The Republican Party's tortured relationship with its nominee was evident right up to the end. Former President George W. Bush and wife Laura Bush declined to back Trump, instead selecting "none of the above" when they voted for president, according to spokesman Freddy Ford.
House Speaker Ryan, a reluctant Trump supporter, called the businessman earlier in the evening to congratulate him, according to a Ryan spokeswoman. Senate Majority Leader Mitch McConnell said the American people "have chosen a new direction for our nation."
President Obama, who campaigned vigorously for Clinton throughout the fall and hoped his own rising popularity would lift her candidacy, was silent on Trump's victory as the results came in. It will be a potentially awkward meeting with the man who pushed false rumors that the president might have been born outside the United States.
Democrats, as well as some Republicans, expected Trump's unconventional candidacy would damage down-ballot races and even flip some reliably red states in the presidential race. But Trump held on to Republican territory, including in Georgia and Utah, where Clinton's campaign confidently invested resources.
Clinton asked voters to keep the White House in her party's hands for a third straight term. She cast herself as heir to Obama's legacy and pledged to make good on his unfinished agenda, including passing immigration legislation, tightening restrictions on guns and tweaking his health care law.

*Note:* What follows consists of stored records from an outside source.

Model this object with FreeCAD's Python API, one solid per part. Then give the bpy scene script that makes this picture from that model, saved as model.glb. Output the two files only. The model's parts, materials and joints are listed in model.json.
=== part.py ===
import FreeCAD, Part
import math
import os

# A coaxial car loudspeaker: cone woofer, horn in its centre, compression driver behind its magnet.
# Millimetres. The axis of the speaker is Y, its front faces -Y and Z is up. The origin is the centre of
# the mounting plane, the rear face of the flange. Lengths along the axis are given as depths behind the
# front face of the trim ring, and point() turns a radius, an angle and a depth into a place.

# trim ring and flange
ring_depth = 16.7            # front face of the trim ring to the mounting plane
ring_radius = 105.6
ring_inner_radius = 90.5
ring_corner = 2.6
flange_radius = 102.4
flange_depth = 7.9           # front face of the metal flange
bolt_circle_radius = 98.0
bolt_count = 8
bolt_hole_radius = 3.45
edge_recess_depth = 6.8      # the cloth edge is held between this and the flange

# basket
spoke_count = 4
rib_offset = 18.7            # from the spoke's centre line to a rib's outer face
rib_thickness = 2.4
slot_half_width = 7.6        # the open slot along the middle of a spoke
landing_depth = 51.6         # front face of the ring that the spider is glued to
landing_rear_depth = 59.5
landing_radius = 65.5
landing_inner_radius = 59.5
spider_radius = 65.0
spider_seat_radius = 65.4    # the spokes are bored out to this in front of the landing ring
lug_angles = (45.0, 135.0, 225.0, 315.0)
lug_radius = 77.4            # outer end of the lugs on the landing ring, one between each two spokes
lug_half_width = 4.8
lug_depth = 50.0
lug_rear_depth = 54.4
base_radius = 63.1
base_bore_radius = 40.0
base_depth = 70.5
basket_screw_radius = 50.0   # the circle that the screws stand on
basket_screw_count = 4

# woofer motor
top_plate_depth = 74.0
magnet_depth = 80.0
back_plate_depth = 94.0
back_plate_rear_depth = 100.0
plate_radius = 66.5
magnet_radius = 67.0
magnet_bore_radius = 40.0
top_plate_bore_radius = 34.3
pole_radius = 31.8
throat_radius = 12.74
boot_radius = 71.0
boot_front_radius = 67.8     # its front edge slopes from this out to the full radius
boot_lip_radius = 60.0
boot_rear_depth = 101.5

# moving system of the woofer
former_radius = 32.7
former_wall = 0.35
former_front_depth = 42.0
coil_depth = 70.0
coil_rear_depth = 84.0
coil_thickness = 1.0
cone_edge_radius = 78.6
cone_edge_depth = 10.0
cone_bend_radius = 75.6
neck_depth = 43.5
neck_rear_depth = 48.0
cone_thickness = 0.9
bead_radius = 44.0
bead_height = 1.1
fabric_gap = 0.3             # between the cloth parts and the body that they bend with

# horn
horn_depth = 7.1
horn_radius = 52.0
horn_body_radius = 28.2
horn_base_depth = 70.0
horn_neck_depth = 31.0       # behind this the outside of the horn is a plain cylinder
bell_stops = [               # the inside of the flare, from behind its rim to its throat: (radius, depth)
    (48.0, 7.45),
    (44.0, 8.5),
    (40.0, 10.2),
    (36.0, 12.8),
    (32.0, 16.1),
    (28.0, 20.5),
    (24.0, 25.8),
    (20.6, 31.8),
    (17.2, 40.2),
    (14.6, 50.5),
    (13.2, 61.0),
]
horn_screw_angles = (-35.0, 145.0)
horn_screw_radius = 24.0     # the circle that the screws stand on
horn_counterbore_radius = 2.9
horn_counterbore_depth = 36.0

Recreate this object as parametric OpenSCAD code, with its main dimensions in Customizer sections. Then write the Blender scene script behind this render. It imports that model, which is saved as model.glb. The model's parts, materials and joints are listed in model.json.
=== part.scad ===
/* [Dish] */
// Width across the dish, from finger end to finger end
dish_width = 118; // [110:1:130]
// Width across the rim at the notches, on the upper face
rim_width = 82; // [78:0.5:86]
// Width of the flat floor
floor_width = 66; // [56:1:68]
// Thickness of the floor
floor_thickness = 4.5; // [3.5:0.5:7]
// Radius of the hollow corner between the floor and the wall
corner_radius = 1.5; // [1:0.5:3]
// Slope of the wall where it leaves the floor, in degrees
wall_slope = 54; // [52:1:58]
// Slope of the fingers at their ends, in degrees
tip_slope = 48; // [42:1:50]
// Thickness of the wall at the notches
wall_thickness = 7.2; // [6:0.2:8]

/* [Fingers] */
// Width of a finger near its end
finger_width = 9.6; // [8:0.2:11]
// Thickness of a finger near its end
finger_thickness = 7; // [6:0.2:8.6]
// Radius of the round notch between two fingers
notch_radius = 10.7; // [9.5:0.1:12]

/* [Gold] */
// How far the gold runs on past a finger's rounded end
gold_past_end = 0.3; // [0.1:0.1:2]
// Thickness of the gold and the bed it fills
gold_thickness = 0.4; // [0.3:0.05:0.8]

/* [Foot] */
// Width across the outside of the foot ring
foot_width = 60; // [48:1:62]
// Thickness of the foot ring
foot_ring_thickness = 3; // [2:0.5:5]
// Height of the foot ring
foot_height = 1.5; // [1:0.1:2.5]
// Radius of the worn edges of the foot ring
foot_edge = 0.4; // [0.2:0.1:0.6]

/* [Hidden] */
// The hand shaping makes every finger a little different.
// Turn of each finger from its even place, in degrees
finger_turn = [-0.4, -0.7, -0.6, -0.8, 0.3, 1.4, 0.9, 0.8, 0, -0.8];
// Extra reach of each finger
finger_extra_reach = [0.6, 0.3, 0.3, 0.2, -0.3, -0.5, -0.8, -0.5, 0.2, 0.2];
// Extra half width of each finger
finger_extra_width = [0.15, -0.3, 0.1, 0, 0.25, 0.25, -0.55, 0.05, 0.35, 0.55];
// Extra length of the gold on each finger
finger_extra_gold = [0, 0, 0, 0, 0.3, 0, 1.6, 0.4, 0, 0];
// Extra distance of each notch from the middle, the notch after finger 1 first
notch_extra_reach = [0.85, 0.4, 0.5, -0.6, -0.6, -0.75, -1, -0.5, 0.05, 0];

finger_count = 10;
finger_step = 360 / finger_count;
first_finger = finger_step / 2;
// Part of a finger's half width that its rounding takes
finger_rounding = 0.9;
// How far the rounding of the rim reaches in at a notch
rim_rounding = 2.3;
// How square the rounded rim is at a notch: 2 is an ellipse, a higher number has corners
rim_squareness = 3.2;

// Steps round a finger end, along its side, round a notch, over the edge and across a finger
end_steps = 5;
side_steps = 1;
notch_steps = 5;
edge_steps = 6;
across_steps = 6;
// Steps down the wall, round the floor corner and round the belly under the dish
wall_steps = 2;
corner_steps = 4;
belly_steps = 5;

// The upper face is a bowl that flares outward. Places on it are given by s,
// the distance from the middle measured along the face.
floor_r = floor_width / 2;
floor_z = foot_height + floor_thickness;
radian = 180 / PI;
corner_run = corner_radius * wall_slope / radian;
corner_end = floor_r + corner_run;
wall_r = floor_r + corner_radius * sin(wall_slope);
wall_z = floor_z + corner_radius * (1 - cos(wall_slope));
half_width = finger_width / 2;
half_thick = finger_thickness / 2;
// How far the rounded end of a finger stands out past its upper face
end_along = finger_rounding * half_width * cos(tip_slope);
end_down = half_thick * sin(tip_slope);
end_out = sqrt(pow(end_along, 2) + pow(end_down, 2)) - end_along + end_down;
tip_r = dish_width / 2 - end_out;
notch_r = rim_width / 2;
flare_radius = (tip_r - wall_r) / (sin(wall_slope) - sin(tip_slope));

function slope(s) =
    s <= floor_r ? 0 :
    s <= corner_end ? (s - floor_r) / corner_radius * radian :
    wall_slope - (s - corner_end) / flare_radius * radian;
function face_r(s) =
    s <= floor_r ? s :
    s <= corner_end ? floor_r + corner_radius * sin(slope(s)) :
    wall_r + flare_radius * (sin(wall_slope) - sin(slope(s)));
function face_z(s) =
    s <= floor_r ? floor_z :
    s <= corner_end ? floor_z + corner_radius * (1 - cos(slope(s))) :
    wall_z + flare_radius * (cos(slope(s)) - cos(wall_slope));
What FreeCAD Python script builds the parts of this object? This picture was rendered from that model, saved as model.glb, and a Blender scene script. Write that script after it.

But she struggled throughout the race with persistent questions about her honesty and trustworthiness. Those troubles flared anew late in the race, when FBI Director James Comey announced a review of new emails from her tenure at the State Department.
On Sunday, just two days before Election Day, Comey said there was nothing in the material to warrant criminal charges against Clinton.